MANILA - The Philippine Institute of Volcanology and Seismology (Phivolcs) on Friday warned people against visiting Taal Volcano Island after a man “vlogged” about his experience.
The resident could be seen wearing only flip-flops and walking around the volcano island as he pointed to steam-emitting fissures and eruption pits stained with sulfur.
“He was wearing slippers when the ground is very hot,” Phivolcs Volcano Monitoring and Eruption Prediction Division head Mariton Bornas pointed out.
She said the man did not reach the main crater and was instead on the mountain trail called Daang Kastila.
Asked what the dangers were if others did something similar, Bornas said an explosion can happen.
“The large fissure that he saw, there’s an explosion pit there and there can be an eruption anytime,” she said.
“There are also high levels of sulfur near it. It is very dangerous if we inhale (sulfur dioxide) in high concentrations. That’s toxic gas,” she added.
The presence of sulfur dioxide is meant to signal that magma is nearing the surface. According to the US Geological Survey, exposure to volcanic gases like sulfur dioxide can damage the respiratory system and, in extreme cases, lead to death.

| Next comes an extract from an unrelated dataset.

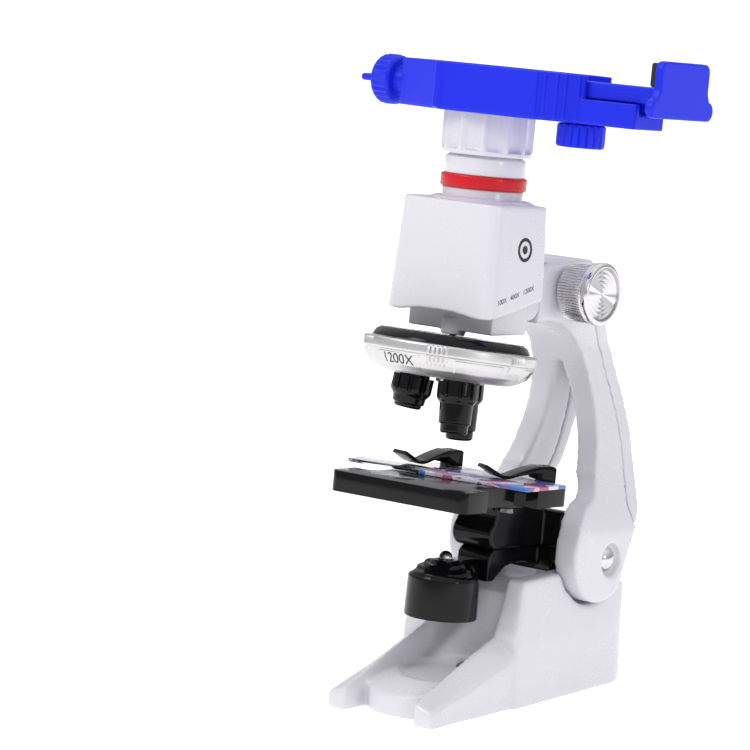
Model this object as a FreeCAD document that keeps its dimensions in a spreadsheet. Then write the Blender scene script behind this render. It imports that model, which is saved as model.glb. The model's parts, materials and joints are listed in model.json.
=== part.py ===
"""Toy microscope on a tilting fork arm, with a three-lens turret, a lamp cup and a phone holder.

Millimetres, +Z up.  The origin is on the ground below the stage aperture, the front is -Y.
The arm group is modelled upright and leans back about the fork pivot as it is put in place.
"""
import FreeCAD, Part
import math
import os
import Sketcher
from FreeCAD import Placement, Rotation, Vector

doc = FreeCAD.newDocument("microscope")

# ---------------------------------------------------------------- driving dimensions
DIMENSIONS = {
    # fork pivot and rest pose
    "pivot_back": 62.0, "pivot_height": 47.3, "arm_lean": 4.4, "pivot_bolt_radius": 2.5,
    # base
    "base_front": -36.0, "base_back": 85.0, "foot_half": 23.2, "base_half": 25.6,
    "foot_height": 8.0, "crease_height": 21.0, "shoulder_front": 15.0, "shoulder_height": 44.6,
    "shoulder_lean": 3.4, "valley_half": 14.6, "tongue_front": -30.5, "tongue_height": 12.0,
    "base_wall": 2.4, "plate_thick": 2.0, "lug_inner": 11.0, "lug_radius": 10.8,
    "toe_height": 13.0, "rear_top": 36.0, "waist_depth": 5.5, "rear_corner": 15.0,
    # fork arm
    "lobe_outer": 28.5, "lobe_inner": 18.7, "lobe_radius": 17.5, "lobe_back": 56.5,
    "lobe_height": 49.5, "arm_wall": 2.0, "arm_head_half": 12.4, "arm_top": 155.0,
    "arm_head_front": 24.6, "arm_cover_depth": 7.0,
    # focus drive
    "shaft_back": 40.6, "shaft_height": 143.6, "shaft_radius": 2.0, "knob_face": 27.9,
    "knob_length": 14.4, "knob_radius": 11.3, "pinion_radius": 4.0, "pinion_tooth": 1.0,
    # head
    "head_bottom_half": 23.0, "head_top_half": 21.0, "head_bottom": 133.5, "head_top": 173.5,
    "head_front": -21.3, "head_back": 11.2, "head_wall": 2.2, "carriage_half": 12.2,
    "nose_half": 18.0, "nose_back": 12.0, "nose_bottom": 128.2,
    # tube and eyepiece
    "tube_radius": 14.2, "tube_bore": 11.0, "ring_low": 177.6, "ring_high": 182.4,
    "ring_proud": 0.9, "tube_top": 203.0, "sleeve_low": 189.5, "sleeve_high": 220.0,
    "sleeve_proud": 1.8,
    # turret
    "turret_tilt": 5.0, "turret_back": -11.0, "turret_low": 111.2, "bowl_flat": 20.5,
    "rim_radius": 30.5, "rim_height": 11.5, "rim_band": 3.5, "bowl_wall": 1.6,
    "cap_height": 15.0, "cap_radius": 25.0, "collar_radius": 7.4, "collar_length": 5.6,
    "barrel_radius": 5.6, "tip_long": 89.3, "tip_middle": 91.8, "tip_short": 98.1,
    # stage, slide and clips
    "stage_half": 29.0, "stage_front": -34.5, "stage_back": 29.3, "stage_top": 75.9,
    "stage_thick": 7.3, "stage_hole": 7.0, "notch_depth": 7.5, "notch_front": -20.0,
    "notch_back": 10.0, "slide_length": 76.0, "slide_width": 26.0, "slide_thick": 1.2,
    "slide_back": 6.0, "slide_shift": -4.0, "slide_turn": 3.0, "clip_x": 20.5, "clip_y": 24.0, "clip_reach": 28.0, "clip_width": 7.0,
    "clip_right_turn": 28.0, "clip_left_turn": 12.0,
    # lamp
    "cup_radius": 12.95, "cup_low": 26.3, "cup_shoulder": 41.0, "led_top": 49.9,
    "led_radius": 2.4, "lamp_axis": 42.0, "lamp_arm_half": 7.0, "axle_radius": 2.2,
    # phone holder
    "holder_low": 204.0, "holder_high": 220.5, "holder_margin": 3.0, "holder_left_room": 18.0,
    "holder_right": 44.0, "holder_wall": 2.6, "end_jaw_face": 79.0,
    "screw_knob_radius": 8.6, "lock_knob_radius": 8.4, "lock_right": 38.8, "end_jaw_half": 19.0, "tail_length": 22.0,
    # clearances
    "part_gap": 0.3, "fit_gap": 0.05,
}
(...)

Bornas said the man could have died if the volcano suddenly erupted, especially since it is not something you can outrun.
“There is also a possibility of carbon dioxide being emitted. Carbon dioxide does not have any smell or color and it can cause asphyxiation."
While Taal Volcano’s ash plumes seem to have weakened, Phivolcs has continued to monitor earthquakes, which are linked to movement of magma. On Friday morning, increased steaming was also observed.
Bornas said that while the possibility has gone down, there is still significant probability that Taal Volcano will have a devastating explosive eruption. An eruption similar to that in 1754 or 1911 would result in volcanic tsunamis and deadly base surges or blasts of hot gas, ash and volcanic debris.